Exercise objective: Quote exactly, and only, the lines from the one with "Write part 2 of" down to the one with "head form that", both included.

## Start Supplied records

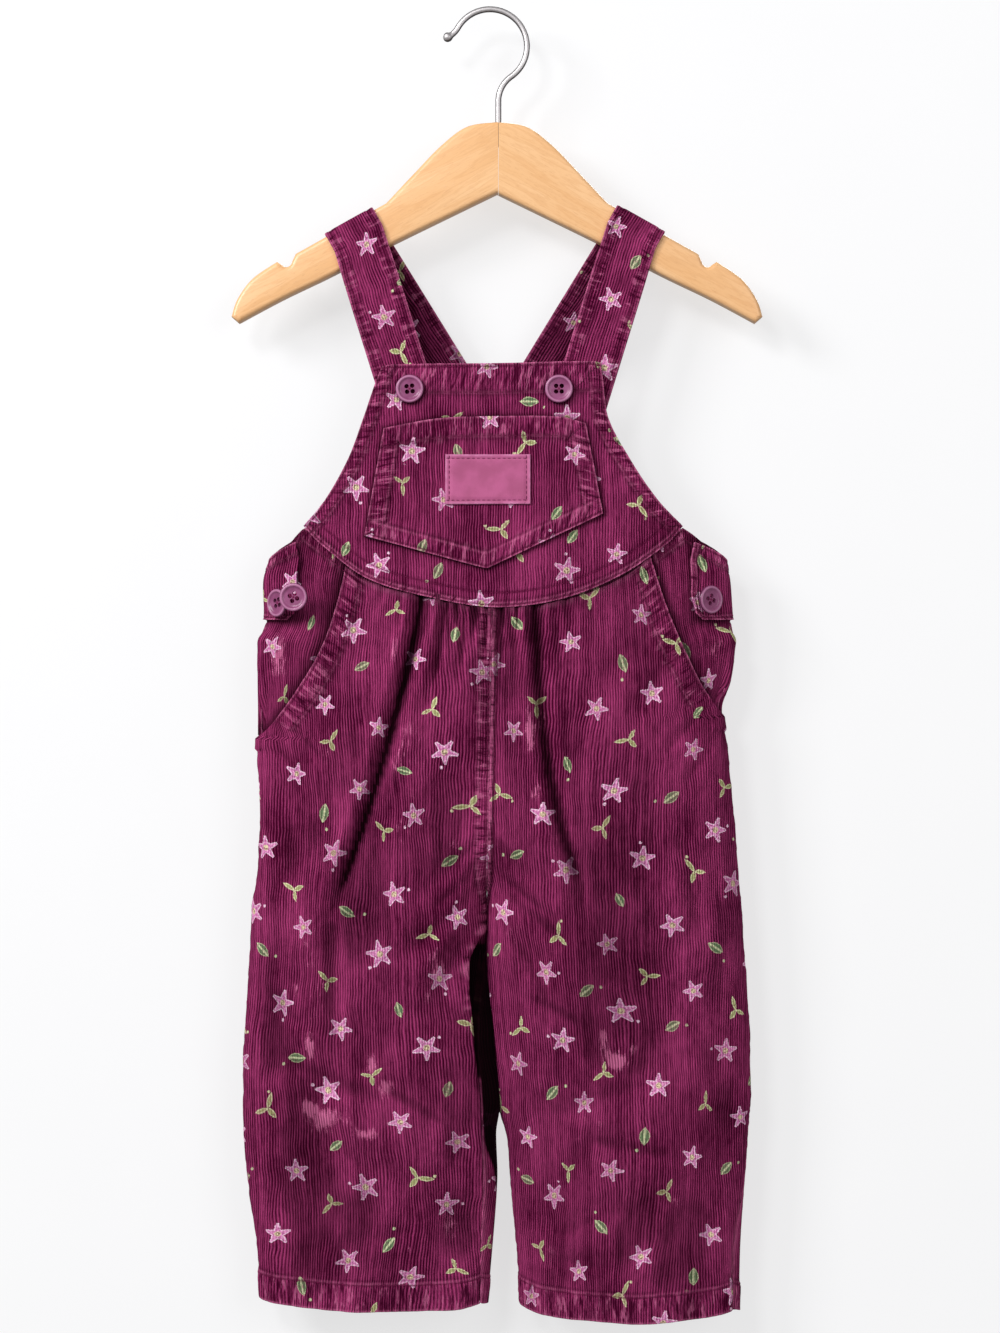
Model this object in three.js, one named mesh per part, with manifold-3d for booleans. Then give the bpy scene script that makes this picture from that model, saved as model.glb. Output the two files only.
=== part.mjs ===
// Bib overalls of printed corduroy for a small child, hanging by their straps from a wooden hanger.
// Millimetres. +X is to the viewer's right, +Y to the back and +Z up. The front faces -Y.
// The origin is the hanging point, where a rail touches the inside of the wire hook.
// A drop is a distance below that point. An "out" is a distance from the garment's middle towards a side.
import * as THREE from "three";
import { mergeVertices } from "three/addons/utils/BufferGeometryUtils.js";
import Module from "manifold-3d";

const wasm = await Module();
wasm.setup();

// Driving dimensions
const CLOTH = 1.6;
const POCKET_CLOTH = 1.4;
const LABEL_CLOTH = 1.0;
const SEAM_GAP = 0.3;
const LAP_GAP = 0.4;
const LEG_GAP = 0.6;
const MIDDLE_X = 2.8;
const BUTTON_DIAMETER = 16;
const BUTTON_THICK = 3;
const STRAP_WIDTH = 31;
const HEM_HIGH = 16;
const HEM_STEP = 0.7;
const HEM_RISE = 0.6;
const HIP_PANEL_INSET = 2.0;
const HIP_PANEL_FOOT_INSET = 2.6;
const CROTCH_START = 468;
const CROTCH_DROP = 512;
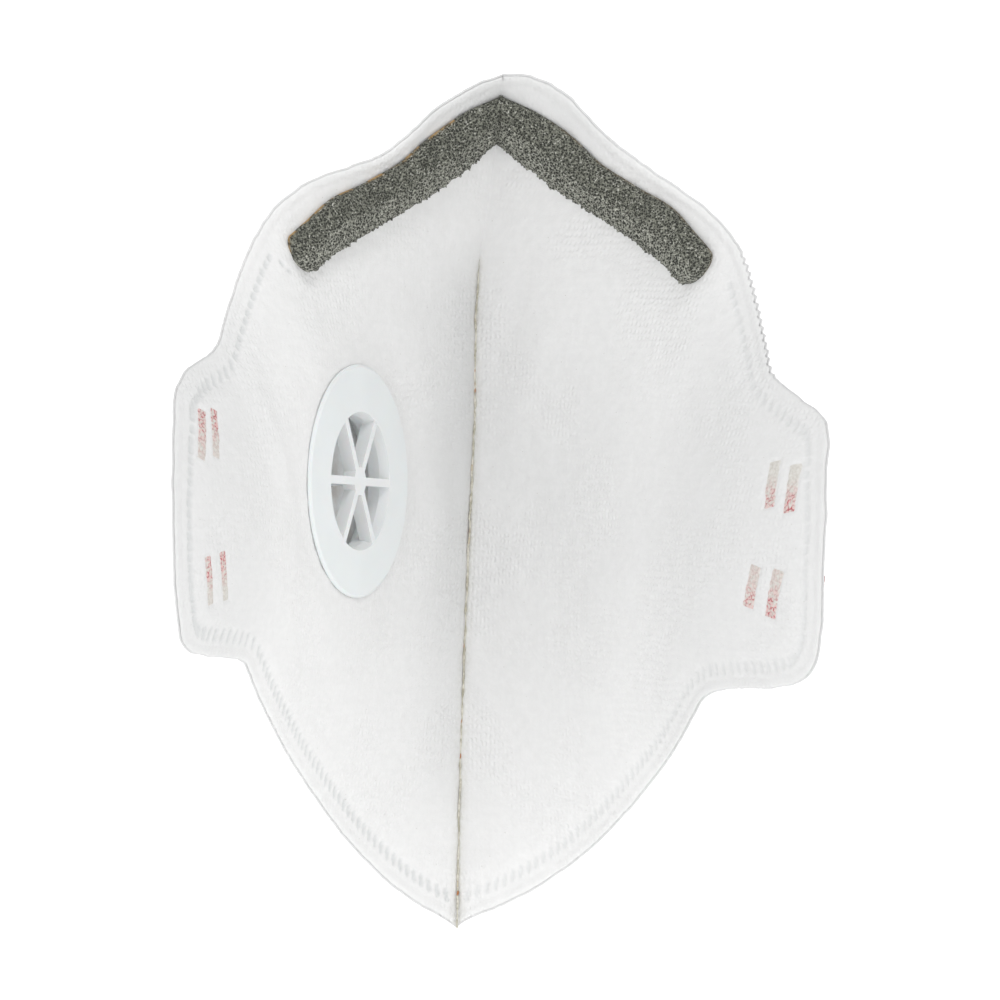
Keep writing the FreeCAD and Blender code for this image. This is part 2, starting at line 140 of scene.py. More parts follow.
def surface(side, s, z):
    """Inner face of the lining; the cloth is held flat round the valve."""
    p = bent(side, s, z)
    if side < 0:
        r = np.hypot(s - VALVE_S, z - VALVE_Z)
        hold = 1.0 - smoothstep(VALVE_FLAT[0], VALVE_FLAT[1], r)
        p = p - VALVE_OUT * (((p - VALVE_POINT) @ VALVE_OUT) * hold)[..., None]
    sway = SWAY * np.exp(-((z - SWAY_Z) / SWAY_HEIGHT) ** 2) * np.exp(-(s / SWAY_DEPTH) ** 2)
    p[..., 0] += sway
    return p


def lifted(side, s, z, d):
    """Point d outside the inner face, away from the wearer; mitred at the ridge."""
    s, z, d = (np.asarray(v, float) for v in (s, z, d))
    mitre = d / np.tan(angle(np.zeros_like(s), z))
    s = s - mitre * (1.0 - smoothstep(0.0, 9.0, s))
    return surface(side, s, z) + normals(surface, side, s, z) * d[..., None]


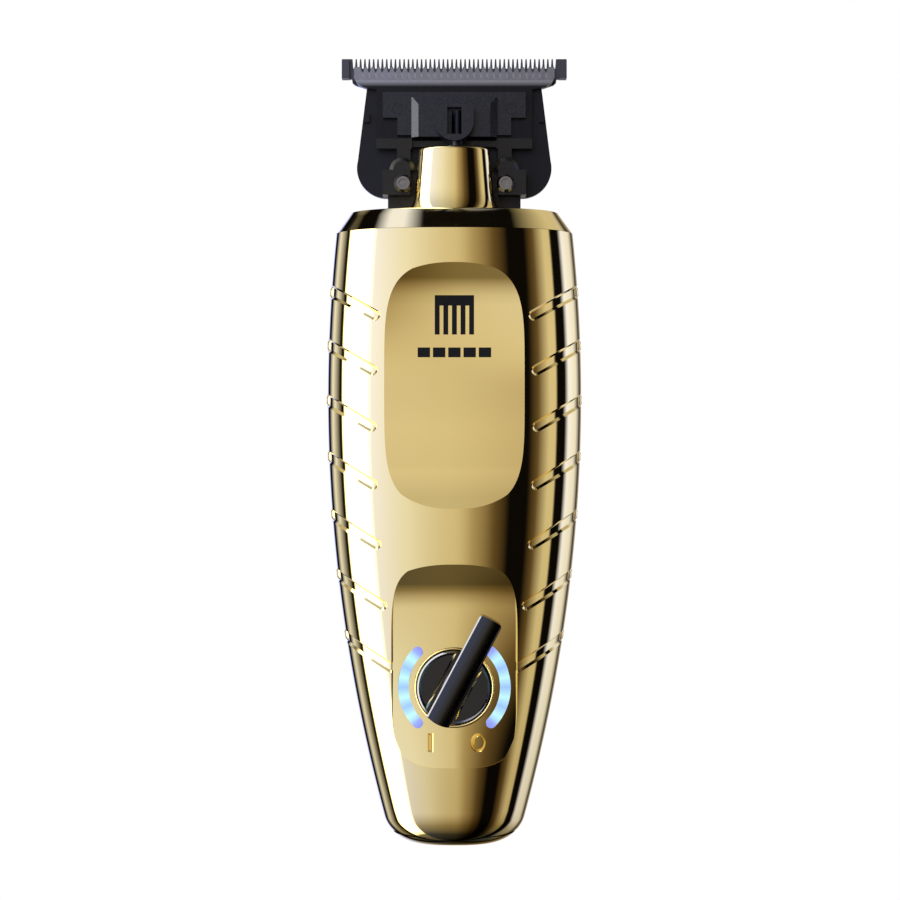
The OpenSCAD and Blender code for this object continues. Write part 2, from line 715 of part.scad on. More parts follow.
module battery_tabs() {
    color(steel) {
        block([-2.2, cell_y - 4, cell_z1 + 0.05], [2.2, cell_y + 4, cell_z1 + 0.3]);
        block([-2.2, cell_y - 4, cell_z0 - 0.28], [2.2, cell_y + 4, cell_z0 - 0.05]);
    }
}
module battery_straps() {
    color(black) for (z = [cell_z0 + 9, cell_z1 - 13]) translate([0, cell_y, z])
        intersection() {
            difference() {
                cylinder(r = cell_r + 0.9, h = 4);
                translate([0, 0, -1]) cylinder(r = cell_r + 0.05, h = 6);
            }
            block([-far, 5 + slip - cell_y, -1], [far, far, 6]);
        }
}
module battery_leads() {
    color("firebrick") wire([[0, cell_y, cell_z0 - 0.3], [0, cell_y, lead_z],
                             [0, -board_y + 0.03, lead_z]], lead_r);
}
module charge_leads() {
    z = socket_deep + 1.42;
    up = board_z0 - 2.1;
    color("firebrick") for (x = [-1, 1])
        wire([[x, socket_y, z], [x, socket_y, up], [x, -board_y - 0.6, up],
              [x, -board_y - 0.6, board_z0 - 0.02]], 0.5);
}
module motor_leads() {
    color("firebrick") for (x = [-1, 1]) translate([x * motor_lead_x, -motor_lead_y, 0])
        translate([0, 0, board_z1 - 6]) cylinder(r = lead_r, h = motor_z0 - board_z1 + 5.98);
}

// ---- motor ---------------------------------------------------------------------------------

shaft_r = shaft_d / 2;
shaft_z1 = motor_z1 + 11.7;
bush_r = 3;
end_t = 2.6;
can_wall = 0.8;
mount_t = 1.2;
mount_z1 = motor_z1 + slip + mount_t;
bolt_r = 0.8;
bolt_x = rail_x + 1.6;
bolt_y = -5.8;

module at_drive(z = 0) {
    translate([0, -drive_y, z]) children();
}
// The motor's outline: a circle with two flats, with d added all round.
module motor_form(d, h) {
    intersection() {
        cylinder(r = motor_d / 2 + d, h = h);
        translate([-far / 2, -motor_flat / 2 - d, 0]) cube([far, motor_flat + 2 * d, h]);
    }
}
module motor_can() {
    color(steel) at_drive(motor_z0 + end_t) difference() {
        motor_form(0, motor_len - end_t);
        translate([0, 0, -1]) motor_form(-can_wall, motor_len - end_t - can_wall);
        cylinder(r = bush_r + slip, h = far);
        for (x = [-1, 1]) translate([x * 6.4, 0, 0]) cylinder(r = 0.75, h = far);
    }
}
module motor_end_cap() {
    color(black) at_drive(motor_z0) difference() {
        union() {
            motor_form(0, end_t - slip);
            cylinder(r = bush_r + 1.4, h = end_t + 1.6);
        }
        translate([0, 0, 0.6]) cylinder(r = shaft_r + run_gap, h = far);
    }
}
module motor_magnets() {
    h = motor_len - end_t - 9;
    color(black) at_drive(motor_z0 + end_t + 4) intersection() {
        difference() {
            motor_form(-can_wall - 0.02, h);
            translate([0, 0, -1]) cylinder(r = 6.4, h = h + 2);
        }
        union() for (x = [0, 1]) mirror([x, 0, 0]) block([2.5, -4.6, -1], [far, 4.6, h + 1]);
    }
}
module motor_armature() {
    color("peru") at_drive(motor_z0 + end_t + 3.4) difference() {
        cylinder(r = 5.8, h = motor_len - end_t - 7.6);
        translate([0, 0, -1]) cylinder(r = shaft_r + 0.01, h = far);
        for (a = [0:72:359]) rotate([0, 0, a]) block([4.2, -0.45, -1], [7, 0.45, far]);
    }
}
module motor_bush() {
    color("darkgoldenrod") at_drive(motor_z1 - 2) difference() {
        cylinder(r = bush_r, h = 4);
        translate([0, 0, -1]) cylinder(r = shaft_r + run_gap, h = far);
    }
}
module motor_shaft() {
    color(steel) at_drive(motor_z0 + 0.7) cylinder(r = shaft_r, h = shaft_z1 - motor_z0 - 0.7);
}
module motor_mount() {
    color(steel) difference() {
        block([-rail_x - rail_w, -drive_y - motor_flat / 2 + 1, motor_z1 + slip],
              [rail_x + rail_w, rail_y1, mount_z1]);
        at_drive() cylinder(r = bush_r + 0.4, h = 3 * far);
        for (x = [-1, 1]) {
            translate([x * 6.4, -drive_y, 0]) cylinder(r = 0.85, h = 3 * far);
            translate([x * bolt_x, bolt_y, 0]) cylinder(r = bolt_r + 0.1, h = 3 * far);
        }
    }
}
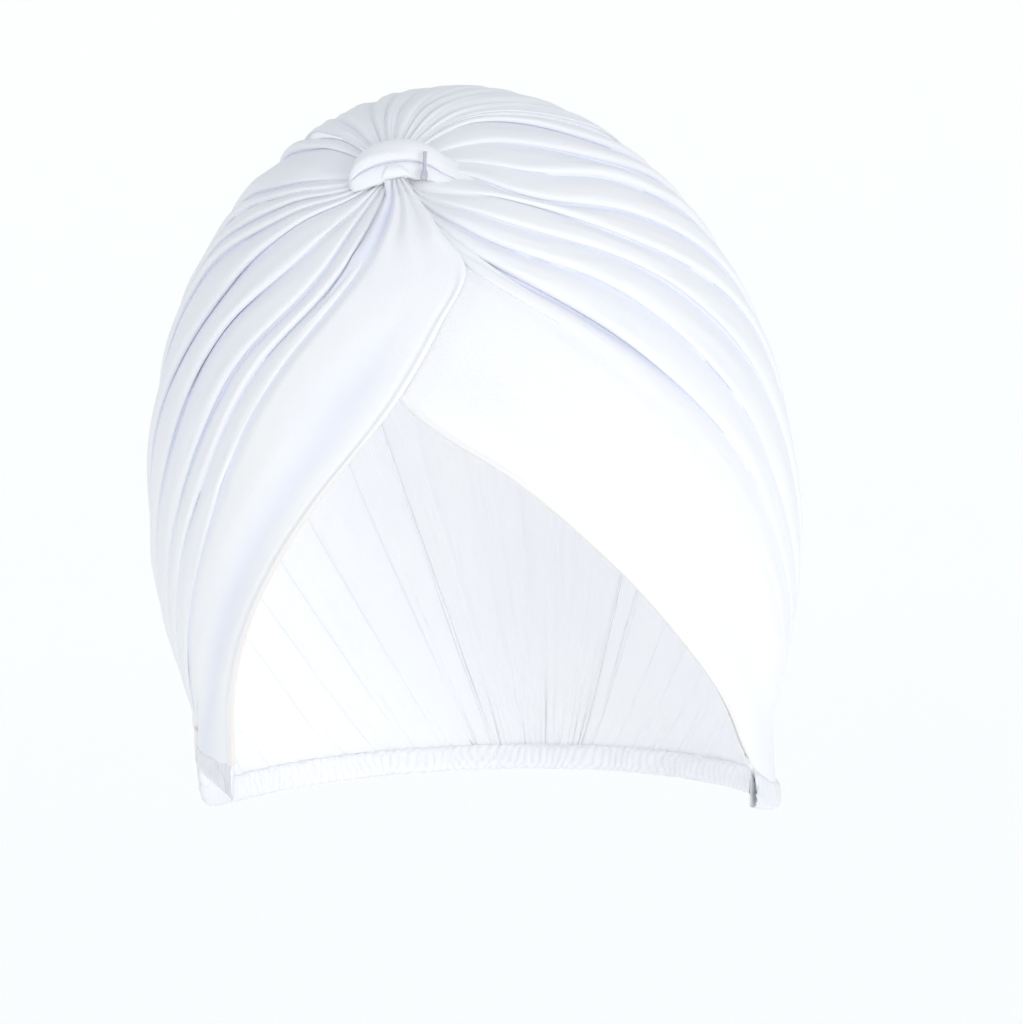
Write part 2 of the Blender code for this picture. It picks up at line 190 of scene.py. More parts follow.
@dataclass
class HeadForm:
    """The head form that the cloth lies on, with the chart that places are read in."""

    half_width: float = 0.0855
    half_depth: float = 0.101
    crown_height: float = 0.1125
    lower_reach: float = 0.117
    forward_lean: float = 0.095
    skirt_width: float = 0.86
    right_skirt_width: float = 0.92
    nape_depth: float = 0.66
    skirt_ease: float = 0.03
    knot: tuple[float, float, float] = (-0.0037, -0.064, 0.094)
    gather: tuple[float, float, float] = (0.0, 0.052, -0.102)
    hem_corner: float = -0.060
    hem_nape: float = -0.077
    corner_depth: float = -0.021
    hem_sweep: float = 0.014
    hem_tilt: float = 0.045
    dimple_depth: float = 0.0020
    dimple_turn: float = 15.0
    start_turn: float = 3.6

    def __post_init__(self) -> None:
        """Work out the chart's axes and the turn at which the cloth meets its hem."""
        knot, gather = np.array(self.knot), np.array(self.gather)
        self.middle = (knot + gather) / 2.0
        self.axis = (knot - gather) / np.linalg.norm(knot - gather)
        front = np.array((0.0, -1.0, 0.0)) + self.axis * self.axis[1]
        self.front = front / np.linalg.norm(front)
        self.left = np.cross(self.axis, self.front)
        self.hem_fans = np.arange(-180.0, 541.0, 0.5)
        self.hem_turns = self._find_hem(self.hem_fans)

    def level(self, points: Array) -> Array:
        """How far out points lie: below 1 inside the head form, 1 on it."""
        across, depth, up = points[..., 0], points[..., 1], points[..., 2]
        depth = depth + self.forward_lean * up
        wide = (across / self.half_width) ** 2
        deep = (depth / self.half_depth) ** 2
        taper = 1.0 - (np.minimum(up, 0.0) / self.lower_reach) ** 2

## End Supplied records

Result of the exercise:
Write part 2 of the Blender code for this picture. It picks up at line 190 of scene.py. More parts follow.
@dataclass
class HeadForm:
    """The head form that the cloth lies on, with the chart that places are read in."""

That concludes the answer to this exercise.